West Germany’s Idar-Oberstein Is a Real Gem

<i> Lo Bello is an American author and journalist living in Vienna</i> .

The main attraction to this city on the River Nahe--a 40-minute drive from the Luxembourg border--is that, like a diamond, it has many facets.

Idar-Oberstein is considered one of the great gem centers of Europe. Located on the “Gem Highway” (clearly marked with gem signs to let you know you’re on the right track), it has a more than 600 gem shops, as well as a gem museum.

Long before Columbus sailed to America, locals discovered high quality jasper, agate and amethyst, and Idar-Oberstein soon had a flourishing industry going, eventually becoming the gem center of Germany.

The local gemstone deposits eventually were exhausted about 1850, and many of Idar-Oberstein’s gem workers migrated to Brazil, Ceylon, Australia and South Africa.

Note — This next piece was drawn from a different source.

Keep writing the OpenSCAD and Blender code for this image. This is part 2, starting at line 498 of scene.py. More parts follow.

Soon they began shipping gems back home--moonstone from Ceylon, opals from Australia and tiger eye from Africa--and these imports enabled the town’s gem tradition to continue.


What intrigues tourists who come here, besides the possibility of purchasing jewelry of all kinds, are the gemstone workers themselves.

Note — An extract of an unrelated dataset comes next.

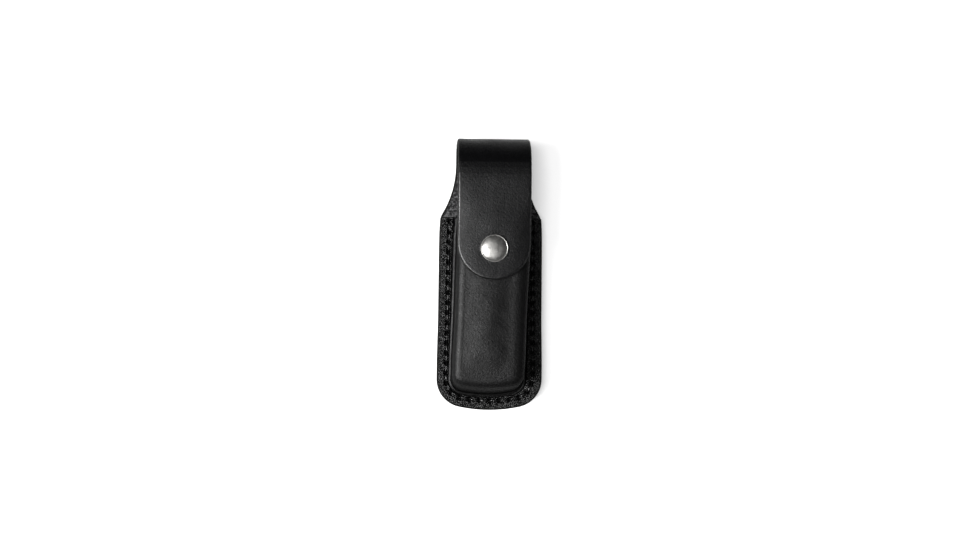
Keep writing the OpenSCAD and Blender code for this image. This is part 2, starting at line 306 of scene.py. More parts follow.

In the past, workers used to lie on special tilted benches in front of the big, water-bathed sandstone grinding wheels used for carving and polishing the stones. Visitors still can get a demonstration of this method in the Weiher-Schleife grinding mill.

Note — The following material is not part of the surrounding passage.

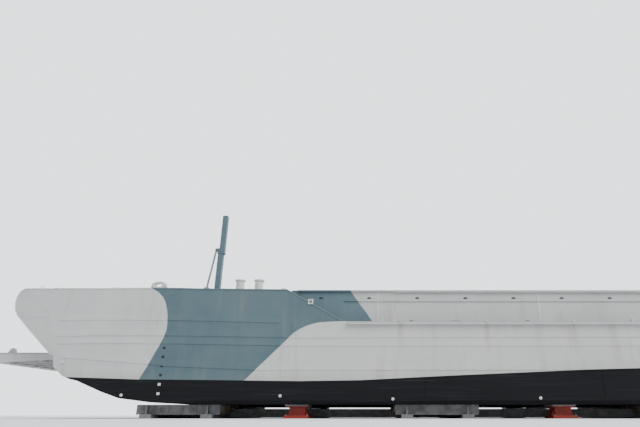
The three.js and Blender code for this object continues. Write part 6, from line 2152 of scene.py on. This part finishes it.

The German Museum of Precious Stones at 34 Mainzer Strasse 34 is open from 8 a.m. to 5 p.m. every day. Maintained by the area’s gem dealers, the museum has a spectacular display of rough gemstones, crystals and hundreds of magnificent, colored gems.

Tourists still look for and find minerals such as agates, jasper, chalcedony and amethyst on the hillsides, cliffs and quarries. Access to these areas, however, must be obtained beforehand from the owners or lessees of the property, otherwise they are entered at a person’s own risk.

But no risk is involved in walking along the Steinkaulenberg, following the traces of the former stone quarries. A woodland path leads past 30 of these diggings, which interconnect to form a vast labyrinth within the hillside.

The Steinkaulenberg is no longer an active side, but remains a monument to the toil and effort that founded this town. Since 1978, the biggest gaps and caves have been open to the public on guided tours from mid-March to mid-November.


To learn how Idar-Oberstein became a gem city, visitors must refer to a 12th-Century love story of sorts. History relates that a Count Wyrich of Oberstein, who was in love with a damsel called Bertha of Lichtenberg, did not take kindly to the attention his brother, Emich, was showering on Bertha. To end this, Count Wyrich threw Emich out a castle window, but then was was forced to leave town himself.

Years later, a repentant Count Wyrich, seeking absolution for his misdeed, came back to Oberstein and began building a stone church into the cliff under the castle from which Emich had been given the heave-ho.

During the excavations, jasper, amethyst and other precious stones were discovered and thus, according to the tale, the gem industry began.

In addition to the Steinkaulenberg, visitors here can walk up to the famous “Church on the Rock.” It’s a steep climb but a rewarding one, both for the magnificent view of Oberstein and the River Nahe and for the treasures of the church itself, built by Wirich IV of Daun-Oberstein between 1482 and 1484 and restored in 1929. By virtue of its unique setting in a grotto in the sheer cliff face, it has become a landmark and symbol of the town.

High above, overlooking the town from a position on the Church Rock, is the Old Castle, first recorded in 1197. Above it stands the ruins of the New Castle, built in 1330 and gutted by fire in 1855. Both are in wooded grounds containing exotic trees.

The forest where the robber chieftain, Schinderhannes, once roamed stretches from the surrounding hills to Idar-Oberstein itself. It is still mostly a primeval forest, with valleys, water mills, rocky crags, secluded caves and lonely castles, inviting walkers.

Also, visitors can go on horse and covered wagon trips and tour a medieval copper mine, which is in nearby Fischbach. Anglers will find woodland streams and ponds where they can fish for trout, tench and carp.